On Tuesday 11th June 1667 Mr Henry Walker was by Mr Twetty of Kingston apointed to the cure of Petersham whither he went and tooke possession of the church where he marryed a coople that morning. Mr Walker went to the Honble the Countess of Disart, & acquainted her of his being sent by Mr Twitty but she said the right was in her & Mr Walker being allowed by her honour had afterwards licence from my Lord Bishop of Winchester and was confirmed in the place. His first day of preaching there was June 16. 1667 upon approbation.

Four years later, the parish registers mention Walker’s wife:

Mary the wife of Henry Walker minister of Petersham died 15 May 1671 at Petersham and was carred to be bured in the church of St Giles Crepplegate London.

I had known Walker was married but hadn’t known anything about his wife until this point. I then dug through the registers for St Giles Cripplegate and confirmed that she had been buried there:

This confirmed that the Henry Walker Clerk who had made his will was likely to be the same as the Henry Walker of the 1630s. It also gave me the first piece of detailed information about Mary: that she had died of a fever.

If Mary had been buried at St Giles Cripplegate, despite dying in Petersham, it seemed likely the family had strong connections with the parish. Starting with 1685 I dug through the entries on burials and quickly found an entry for Henry in February 1686/7:

He is described as ‘Dr in Divinity’, which fits with the fact that he took a theological qualification at Cambridge in 1639. The register also reveals that he died of the stone.

I then wanted to find out when they were married. Apprentices were not allowed to marry so it seemed likely it would have been after 1634, the date of Walker’s freedom. After some digging I found their wedding recorded in the register of St Gregory by St Paul’s – just round the corner from the shop of Robert Holland in Newgate, to whom Walker had been apprenticed.

This gave me Mary’s maiden name – Fotheringall. Looking through the registers of St Giles Cripplegate, I found an entry that confirmed this:

Henry’s will mentioned three daughters – Anne, Christian and Sarah. Anne was their first child, baptised on 15 September 1639. The register mentions that she was born in the house of Anne Fothergill, an apothecary in St Botolph’s. Anne Fothergill was Mary’s mother – she mentions her daughter and her husband ‘Henry Walker clerk’ in her will of 1665. Her husband was James Fothergill, who had died in 1635 while Warden of the Society of Apothecaries. Anne inherited his business. It was a profession that must have come in handy when Mary came to give birth: and the reason she was at her mother’s house was because by this time, Henry was in Cambridge studying theology. Clearly he did not take his family with him.
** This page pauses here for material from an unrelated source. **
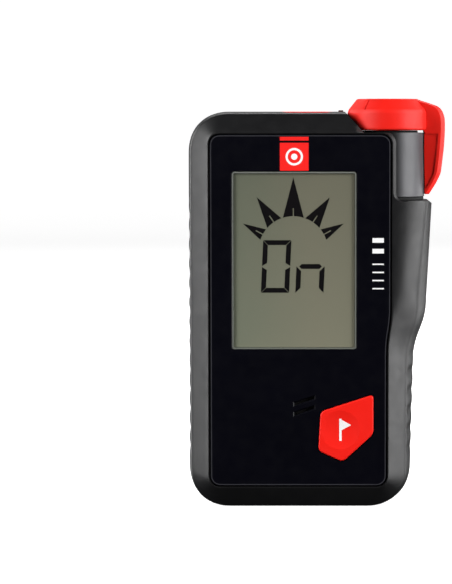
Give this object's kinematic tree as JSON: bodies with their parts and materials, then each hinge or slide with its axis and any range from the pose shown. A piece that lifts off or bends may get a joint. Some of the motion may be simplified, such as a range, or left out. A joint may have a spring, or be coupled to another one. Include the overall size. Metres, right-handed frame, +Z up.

Their second child was Sarah, baptised at St Giles Cripplegate on 31 July 1642:

Cripplegate’s registers helpfully give professions of parishioners at this time. The mention of Henry’s  trade as being that of an Ironmonger is revealing about his status on the eve of the civil war. By this time he was writing and vending anti-episcopal pamphlets. However, he was clearly doing it while holding down his existing trade. It is not unusual to find members of the Ironmongers Company acting as stationers and selling books alongside their other goods  – much to the irritation of the Stationers’ Company, who saw them as interlopers on their trade.

This time Henry was present for the birth, but only just. With weeks to go before the due date, he was in prison for throwing a printed petition into Charles I’s carriage. In May 1642 he petitioned the Lords to be released, stating not only that he was sorry but that:

His poore wife bigg wth child, and a young infant besides.

Luckily for him and Mary he seems to have been released in time for the birth. On 5 July he stood trial in the Old Bailey. Fortunately his charge was reduced from a felony to a misdemeanour and he got away with standing in the pillory at Cheapside.

On 7 September 1645 the couple had their first son, Henry, baptised at Cripplegate. However, he seems to have been dead by the time his father made his will. He may have been the same Henry, son of Henry and Mary Walker who was buried on 23 December at St Anne and St Agnes, although I am not completely sure why the family would have been living there at this point. By 1655 Walker was pastor of a gathered church in St Martin’s Vintry, just south of St Anne and St Agnes, but I have not come across evidence for his involvement earlier than that.

What does fit more strongly is evidence of other children. Christian, mentioned in Walker’s will, was baptised on 20 February 1653 in St Margaret Westminster. This makes perfect sense as by this point Walker was living and working out of the Fountain in King Street, just up the road.  A Mary Walker, baptised 1 June 1656 in St Clement Danes, and Elizabeth Walker, baptised on 17 February 1660, may also have been his children but I have no evidence to confirm this.

Why does all this matter? Partly because it allows us to see a much more rounded picture of a significant mid-seventeenth century puritan preacher and writer. By reconstructing Walker’s childhood in All Saints, Derby, and his teenage years in Newgate, we can get an idea of the influences he must have had from his family and the vicars of his parishes. This in turn can help us to explain his actions in the 1640s. By looking at Walker’s record after the Restoration, and his continuing attachment to the puritan parish of St Giles Cripplegate, we can also get a fascinating insight into how an Independent and staunch Cromwellian managed to reconcile himself to the Restoration. Clearly he was able to hide enough of his faith to survive as a member of the clergy.

But it also matters to me because I’ve had a great time finding all of this out. I am about 20,000 words into writing a biography of Walker at the moment, and even if the pressures of work and family mean I end up taking years to finish it, it’s still been a fantastic experience researching it.